EXERCISE OBJECTIVE >>
Quote only the part that opens with the line containing "clear_scene()" and closes with the line containing "obj.data.transform(world)". Keep both of those lines.

DATASET EXTRACT >>
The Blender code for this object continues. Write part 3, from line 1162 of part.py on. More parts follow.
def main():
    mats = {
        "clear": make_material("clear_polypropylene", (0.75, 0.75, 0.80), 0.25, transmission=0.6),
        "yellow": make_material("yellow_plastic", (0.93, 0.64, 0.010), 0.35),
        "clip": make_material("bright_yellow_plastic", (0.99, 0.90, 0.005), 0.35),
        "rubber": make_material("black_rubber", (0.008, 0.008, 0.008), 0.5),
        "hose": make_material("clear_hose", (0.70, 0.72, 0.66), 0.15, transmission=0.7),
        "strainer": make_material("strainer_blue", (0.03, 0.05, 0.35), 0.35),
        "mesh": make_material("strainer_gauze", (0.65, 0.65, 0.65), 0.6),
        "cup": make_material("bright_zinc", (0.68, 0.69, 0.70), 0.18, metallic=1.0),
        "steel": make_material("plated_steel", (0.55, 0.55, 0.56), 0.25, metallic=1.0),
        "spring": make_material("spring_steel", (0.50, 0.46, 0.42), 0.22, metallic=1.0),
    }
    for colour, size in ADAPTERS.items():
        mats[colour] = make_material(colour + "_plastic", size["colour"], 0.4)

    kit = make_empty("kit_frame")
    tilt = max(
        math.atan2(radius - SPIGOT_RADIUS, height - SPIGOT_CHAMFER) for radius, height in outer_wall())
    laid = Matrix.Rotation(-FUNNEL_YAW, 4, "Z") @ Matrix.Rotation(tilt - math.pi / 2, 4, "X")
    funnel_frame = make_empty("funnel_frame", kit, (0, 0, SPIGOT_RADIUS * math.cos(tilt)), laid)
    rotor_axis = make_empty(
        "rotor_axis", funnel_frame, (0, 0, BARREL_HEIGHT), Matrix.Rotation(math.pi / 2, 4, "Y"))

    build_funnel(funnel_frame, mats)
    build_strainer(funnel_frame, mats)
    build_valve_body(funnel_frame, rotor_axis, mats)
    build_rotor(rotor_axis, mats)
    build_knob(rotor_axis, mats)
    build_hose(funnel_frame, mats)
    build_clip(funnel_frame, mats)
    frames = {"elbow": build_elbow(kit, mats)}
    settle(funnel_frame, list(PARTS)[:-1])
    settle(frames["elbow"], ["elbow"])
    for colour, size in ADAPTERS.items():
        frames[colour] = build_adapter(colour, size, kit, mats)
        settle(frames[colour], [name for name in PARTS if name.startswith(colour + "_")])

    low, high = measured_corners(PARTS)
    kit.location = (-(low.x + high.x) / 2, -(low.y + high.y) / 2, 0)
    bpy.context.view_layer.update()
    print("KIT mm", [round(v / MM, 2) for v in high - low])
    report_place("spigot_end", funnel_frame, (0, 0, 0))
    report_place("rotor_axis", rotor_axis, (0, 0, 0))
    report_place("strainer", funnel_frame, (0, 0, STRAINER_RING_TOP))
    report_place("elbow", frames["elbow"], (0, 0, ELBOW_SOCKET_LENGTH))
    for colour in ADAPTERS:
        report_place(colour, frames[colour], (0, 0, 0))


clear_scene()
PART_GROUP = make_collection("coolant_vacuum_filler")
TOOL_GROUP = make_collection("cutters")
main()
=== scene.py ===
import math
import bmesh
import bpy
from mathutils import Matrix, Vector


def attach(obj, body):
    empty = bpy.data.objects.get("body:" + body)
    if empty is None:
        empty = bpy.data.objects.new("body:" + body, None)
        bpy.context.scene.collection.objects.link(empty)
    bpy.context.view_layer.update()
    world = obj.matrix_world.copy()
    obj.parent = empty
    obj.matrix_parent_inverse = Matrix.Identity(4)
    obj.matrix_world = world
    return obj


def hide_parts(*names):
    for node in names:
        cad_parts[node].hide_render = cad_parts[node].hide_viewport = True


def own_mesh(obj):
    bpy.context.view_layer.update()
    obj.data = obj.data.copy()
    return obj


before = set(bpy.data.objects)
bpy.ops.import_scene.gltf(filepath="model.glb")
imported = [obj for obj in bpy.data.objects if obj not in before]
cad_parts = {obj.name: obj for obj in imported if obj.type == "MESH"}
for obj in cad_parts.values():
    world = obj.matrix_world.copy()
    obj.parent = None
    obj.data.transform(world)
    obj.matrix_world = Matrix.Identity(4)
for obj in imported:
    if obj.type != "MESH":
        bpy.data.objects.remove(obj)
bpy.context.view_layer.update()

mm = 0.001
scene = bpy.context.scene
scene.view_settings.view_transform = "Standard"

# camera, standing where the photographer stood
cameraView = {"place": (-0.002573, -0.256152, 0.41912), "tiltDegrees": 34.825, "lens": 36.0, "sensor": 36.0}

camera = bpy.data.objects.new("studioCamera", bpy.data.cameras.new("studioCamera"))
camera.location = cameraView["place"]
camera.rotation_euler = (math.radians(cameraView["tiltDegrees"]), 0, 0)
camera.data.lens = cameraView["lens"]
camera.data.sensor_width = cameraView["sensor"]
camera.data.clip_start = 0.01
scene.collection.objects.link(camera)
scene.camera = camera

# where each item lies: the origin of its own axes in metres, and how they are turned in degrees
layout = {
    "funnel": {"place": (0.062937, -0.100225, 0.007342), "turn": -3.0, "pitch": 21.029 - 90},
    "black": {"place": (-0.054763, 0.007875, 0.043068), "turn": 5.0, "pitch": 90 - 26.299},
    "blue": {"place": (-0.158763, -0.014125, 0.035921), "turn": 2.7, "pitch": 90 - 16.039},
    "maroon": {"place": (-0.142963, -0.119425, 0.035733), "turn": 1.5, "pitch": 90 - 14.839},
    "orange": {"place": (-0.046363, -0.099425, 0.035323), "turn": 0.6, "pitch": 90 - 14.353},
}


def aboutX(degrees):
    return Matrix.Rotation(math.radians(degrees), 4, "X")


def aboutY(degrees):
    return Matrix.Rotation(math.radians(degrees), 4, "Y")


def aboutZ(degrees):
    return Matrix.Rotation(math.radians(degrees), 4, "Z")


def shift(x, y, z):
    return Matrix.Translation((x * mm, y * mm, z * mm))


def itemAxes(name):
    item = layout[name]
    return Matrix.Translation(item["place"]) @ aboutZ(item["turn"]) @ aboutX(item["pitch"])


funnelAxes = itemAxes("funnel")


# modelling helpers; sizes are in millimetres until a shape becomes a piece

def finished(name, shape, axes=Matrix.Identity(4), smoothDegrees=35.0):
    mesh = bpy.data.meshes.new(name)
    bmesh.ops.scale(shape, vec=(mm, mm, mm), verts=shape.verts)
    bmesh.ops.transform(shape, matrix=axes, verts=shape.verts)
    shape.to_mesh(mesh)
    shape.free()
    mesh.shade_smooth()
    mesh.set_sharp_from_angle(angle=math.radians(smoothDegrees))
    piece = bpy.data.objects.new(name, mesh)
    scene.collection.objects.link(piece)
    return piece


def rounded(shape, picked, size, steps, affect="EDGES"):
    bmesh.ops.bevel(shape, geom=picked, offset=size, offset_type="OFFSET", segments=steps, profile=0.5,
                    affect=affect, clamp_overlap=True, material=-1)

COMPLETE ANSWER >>
clear_scene()
PART_GROUP = make_collection("coolant_vacuum_filler")
TOOL_GROUP = make_collection("cutters")
main()
=== scene.py ===
import math
import bmesh
import bpy
from mathutils import Matrix, Vector


def attach(obj, body):
    empty = bpy.data.objects.get("body:" + body)
    if empty is None:
        empty = bpy.data.objects.new("body:" + body, None)
        bpy.context.scene.collection.objects.link(empty)
    bpy.context.view_layer.update()
    world = obj.matrix_world.copy()
    obj.parent = empty
    obj.matrix_parent_inverse = Matrix.Identity(4)
    obj.matrix_world = world
    return obj


def hide_parts(*names):
    for node in names:
        cad_parts[node].hide_render = cad_parts[node].hide_viewport = True


def own_mesh(obj):
    bpy.context.view_layer.update()
    obj.data = obj.data.copy()
    return obj


before = set(bpy.data.objects)
bpy.ops.import_scene.gltf(filepath="model.glb")
imported = [obj for obj in bpy.data.objects if obj not in before]
cad_parts = {obj.name: obj for obj in imported if obj.type == "MESH"}
for obj in cad_parts.values():
    world = obj.matrix_world.copy()
    obj.parent = None
    obj.data.transform(world)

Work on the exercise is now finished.